TO DO >> Print every record below exactly as written.

JSON records of objects
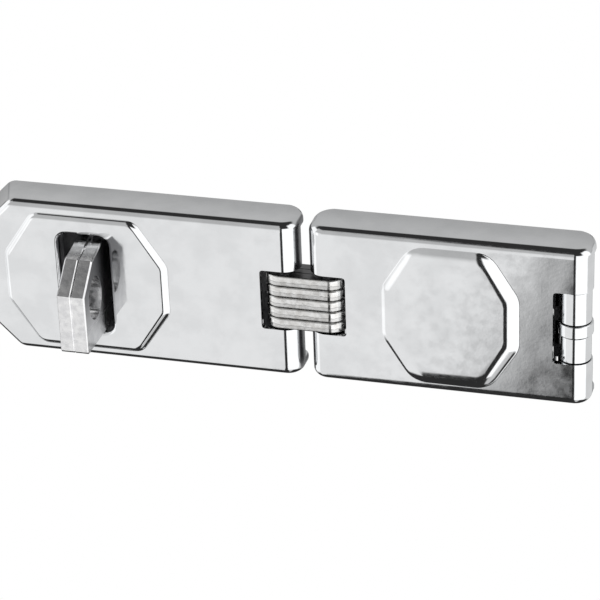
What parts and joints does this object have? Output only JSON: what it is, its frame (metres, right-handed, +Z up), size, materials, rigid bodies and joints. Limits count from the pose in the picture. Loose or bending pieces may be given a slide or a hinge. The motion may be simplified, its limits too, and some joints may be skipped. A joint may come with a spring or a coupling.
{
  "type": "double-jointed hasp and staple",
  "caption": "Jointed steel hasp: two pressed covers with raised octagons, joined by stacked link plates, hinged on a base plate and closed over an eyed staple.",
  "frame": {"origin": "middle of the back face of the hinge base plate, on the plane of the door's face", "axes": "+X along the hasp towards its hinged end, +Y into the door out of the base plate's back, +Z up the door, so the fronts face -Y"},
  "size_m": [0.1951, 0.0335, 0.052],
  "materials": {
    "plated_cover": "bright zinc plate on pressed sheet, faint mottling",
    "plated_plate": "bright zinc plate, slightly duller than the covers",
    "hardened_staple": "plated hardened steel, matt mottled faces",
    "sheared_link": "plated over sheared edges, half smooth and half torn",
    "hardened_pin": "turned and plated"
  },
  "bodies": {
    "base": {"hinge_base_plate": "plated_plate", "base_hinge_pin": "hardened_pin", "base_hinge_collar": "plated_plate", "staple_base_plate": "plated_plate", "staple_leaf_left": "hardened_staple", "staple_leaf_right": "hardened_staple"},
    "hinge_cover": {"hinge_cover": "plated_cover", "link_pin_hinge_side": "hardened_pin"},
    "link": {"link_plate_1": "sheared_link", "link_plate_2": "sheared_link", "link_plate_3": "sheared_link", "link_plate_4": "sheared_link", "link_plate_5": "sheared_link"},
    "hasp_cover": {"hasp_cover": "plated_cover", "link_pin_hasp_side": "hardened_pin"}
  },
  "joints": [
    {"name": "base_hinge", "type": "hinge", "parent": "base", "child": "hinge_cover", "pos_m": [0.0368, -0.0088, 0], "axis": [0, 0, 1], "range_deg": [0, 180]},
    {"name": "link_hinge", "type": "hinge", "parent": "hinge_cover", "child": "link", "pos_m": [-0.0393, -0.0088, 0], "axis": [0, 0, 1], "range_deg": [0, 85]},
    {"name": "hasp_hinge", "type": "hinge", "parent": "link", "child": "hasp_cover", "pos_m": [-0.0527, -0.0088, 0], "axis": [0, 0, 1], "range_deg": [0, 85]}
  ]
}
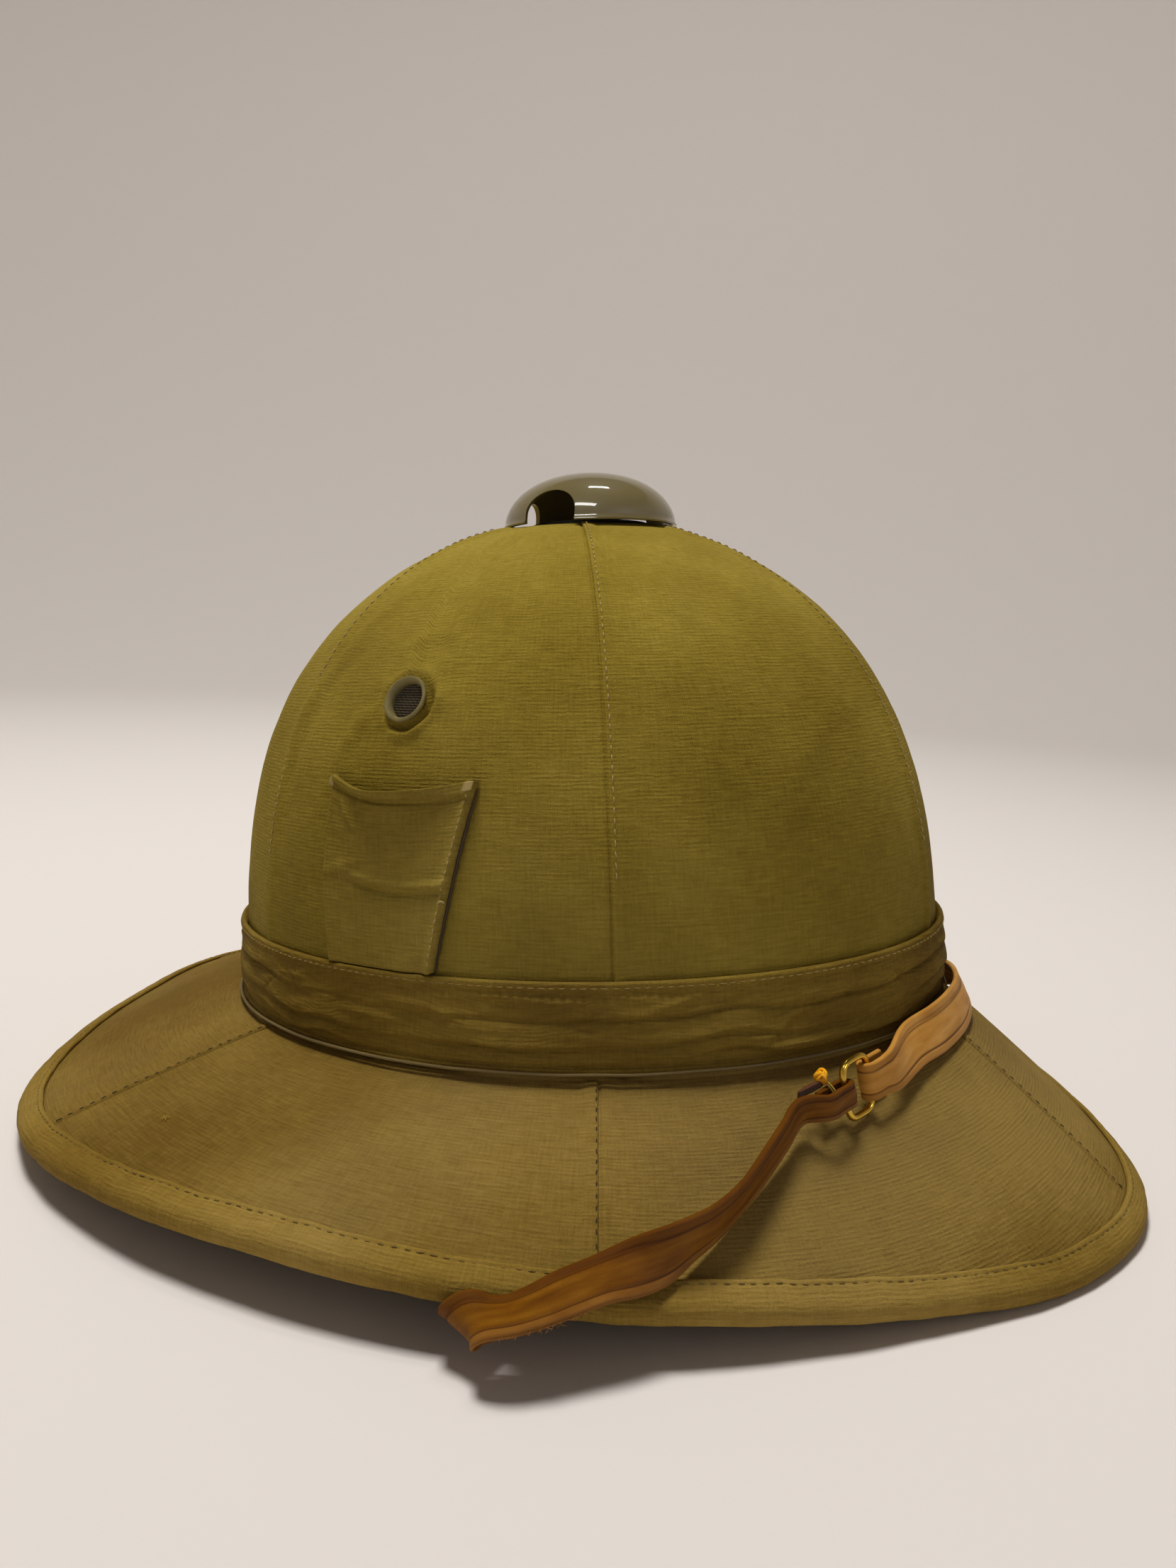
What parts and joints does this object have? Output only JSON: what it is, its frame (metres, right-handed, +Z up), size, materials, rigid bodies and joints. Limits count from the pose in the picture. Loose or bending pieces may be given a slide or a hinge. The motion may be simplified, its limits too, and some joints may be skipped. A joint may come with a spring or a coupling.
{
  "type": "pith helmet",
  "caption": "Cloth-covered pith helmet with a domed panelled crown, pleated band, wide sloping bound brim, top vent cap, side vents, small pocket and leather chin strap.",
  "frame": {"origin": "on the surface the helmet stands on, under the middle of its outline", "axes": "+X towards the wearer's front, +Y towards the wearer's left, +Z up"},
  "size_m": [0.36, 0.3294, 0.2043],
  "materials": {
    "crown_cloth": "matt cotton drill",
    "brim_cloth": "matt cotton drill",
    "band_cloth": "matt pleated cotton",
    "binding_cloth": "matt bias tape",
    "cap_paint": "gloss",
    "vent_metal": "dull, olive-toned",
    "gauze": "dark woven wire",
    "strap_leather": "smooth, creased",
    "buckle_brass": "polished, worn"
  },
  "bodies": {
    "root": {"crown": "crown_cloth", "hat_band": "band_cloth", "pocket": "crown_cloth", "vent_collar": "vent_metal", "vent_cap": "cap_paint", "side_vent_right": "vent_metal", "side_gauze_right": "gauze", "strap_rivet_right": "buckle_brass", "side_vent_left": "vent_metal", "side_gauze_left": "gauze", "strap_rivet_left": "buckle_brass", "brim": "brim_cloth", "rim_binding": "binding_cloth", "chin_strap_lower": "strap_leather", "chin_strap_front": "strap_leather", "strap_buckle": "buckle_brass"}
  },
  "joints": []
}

SOLUTION TO THIS TASK >>
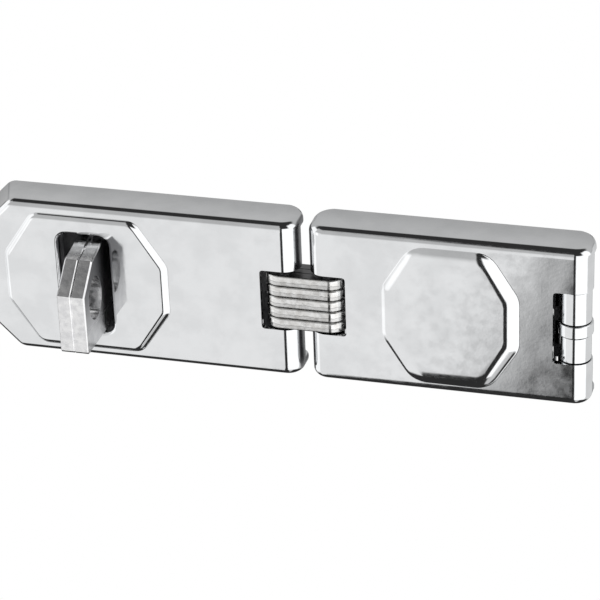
What parts and joints does this object have? Output only JSON: what it is, its frame (metres, right-handed, +Z up), size, materials, rigid bodies and joints. Limits count from the pose in the picture. Loose or bending pieces may be given a slide or a hinge. The motion may be simplified, its limits too, and some joints may be skipped. A joint may come with a spring or a coupling.
{
  "type": "double-jointed hasp and staple",
  "caption": "Jointed steel hasp: two pressed covers with raised octagons, joined by stacked link plates, hinged on a base plate and closed over an eyed staple.",
  "frame": {"origin": "middle of the back face of the hinge base plate, on the plane of the door's face", "axes": "+X along the hasp towards its hinged end, +Y into the door out of the base plate's back, +Z up the door, so the fronts face -Y"},
  "size_m": [0.1951, 0.0335, 0.052],
  "materials": {
    "plated_cover": "bright zinc plate on pressed sheet, faint mottling",
    "plated_plate": "bright zinc plate, slightly duller than the covers",
    "hardened_staple": "plated hardened steel, matt mottled faces",
    "sheared_link": "plated over sheared edges, half smooth and half torn",
    "hardened_pin": "turned and plated"
  },
  "bodies": {
    "base": {"hinge_base_plate": "plated_plate", "base_hinge_pin": "hardened_pin", "base_hinge_collar": "plated_plate", "staple_base_plate": "plated_plate", "staple_leaf_left": "hardened_staple", "staple_leaf_right": "hardened_staple"},
    "hinge_cover": {"hinge_cover": "plated_cover", "link_pin_hinge_side": "hardened_pin"},
    "link": {"link_plate_1": "sheared_link", "link_plate_2": "sheared_link", "link_plate_3": "sheared_link", "link_plate_4": "sheared_link", "link_plate_5": "sheared_link"},
    "hasp_cover": {"hasp_cover": "plated_cover", "link_pin_hasp_side": "hardened_pin"}
  },
  "joints": [
    {"name": "base_hinge", "type": "hinge", "parent": "base", "child": "hinge_cover", "pos_m": [0.0368, -0.0088, 0], "axis": [0, 0, 1], "range_deg": [0, 180]},
    {"name": "link_hinge", "type": "hinge", "parent": "hinge_cover", "child": "link", "pos_m": [-0.0393, -0.0088, 0], "axis": [0, 0, 1], "range_deg": [0, 85]},
    {"name": "hasp_hinge", "type": "hinge", "parent": "link", "child": "hasp_cover", "pos_m": [-0.0527, -0.0088, 0], "axis": [0, 0, 1], "range_deg": [0, 85]}
  ]
}
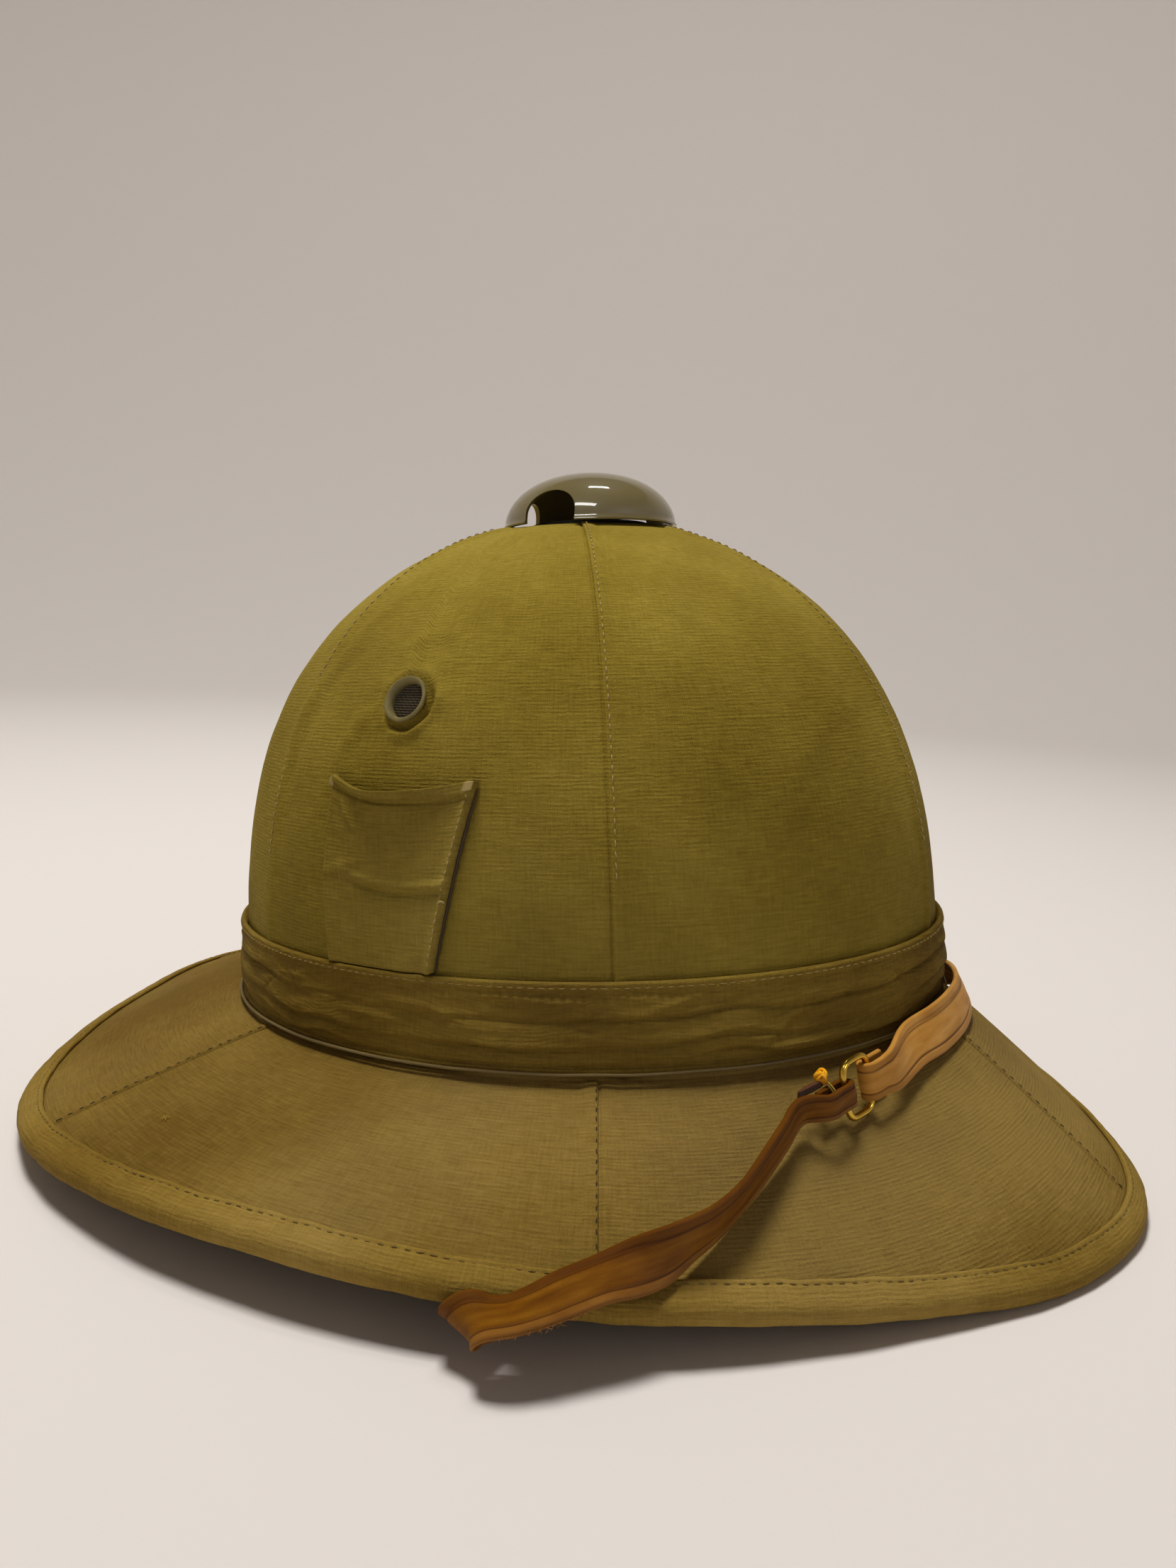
What parts and joints does this object have? Output only JSON: what it is, its frame (metres, right-handed, +Z up), size, materials, rigid bodies and joints. Limits count from the pose in the picture. Loose or bending pieces may be given a slide or a hinge. The motion may be simplified, its limits too, and some joints may be skipped. A joint may come with a spring or a coupling.
{
  "type": "pith helmet",
  "caption": "Cloth-covered pith helmet with a domed panelled crown, pleated band, wide sloping bound brim, top vent cap, side vents, small pocket and leather chin strap.",
  "frame": {"origin": "on the surface the helmet stands on, under the middle of its outline", "axes": "+X towards the wearer's front, +Y towards the wearer's left, +Z up"},
  "size_m": [0.36, 0.3294, 0.2043],
  "materials": {
    "crown_cloth": "matt cotton drill",
    "brim_cloth": "matt cotton drill",
    "band_cloth": "matt pleated cotton",
    "binding_cloth": "matt bias tape",
    "cap_paint": "gloss",
    "vent_metal": "dull, olive-toned",
    "gauze": "dark woven wire",
    "strap_leather": "smooth, creased",
    "buckle_brass": "polished, worn"
  },
  "bodies": {
    "root": {"crown": "crown_cloth", "hat_band": "band_cloth", "pocket": "crown_cloth", "vent_collar": "vent_metal", "vent_cap": "cap_paint", "side_vent_right": "vent_metal", "side_gauze_right": "gauze", "strap_rivet_right": "buckle_brass", "side_vent_left": "vent_metal", "side_gauze_left": "gauze", "strap_rivet_left": "buckle_brass", "brim": "brim_cloth", "rim_binding": "binding_cloth", "chin_strap_lower": "strap_leather", "chin_strap_front": "strap_leather", "strap_buckle": "buckle_brass"}
  },
  "joints": []
}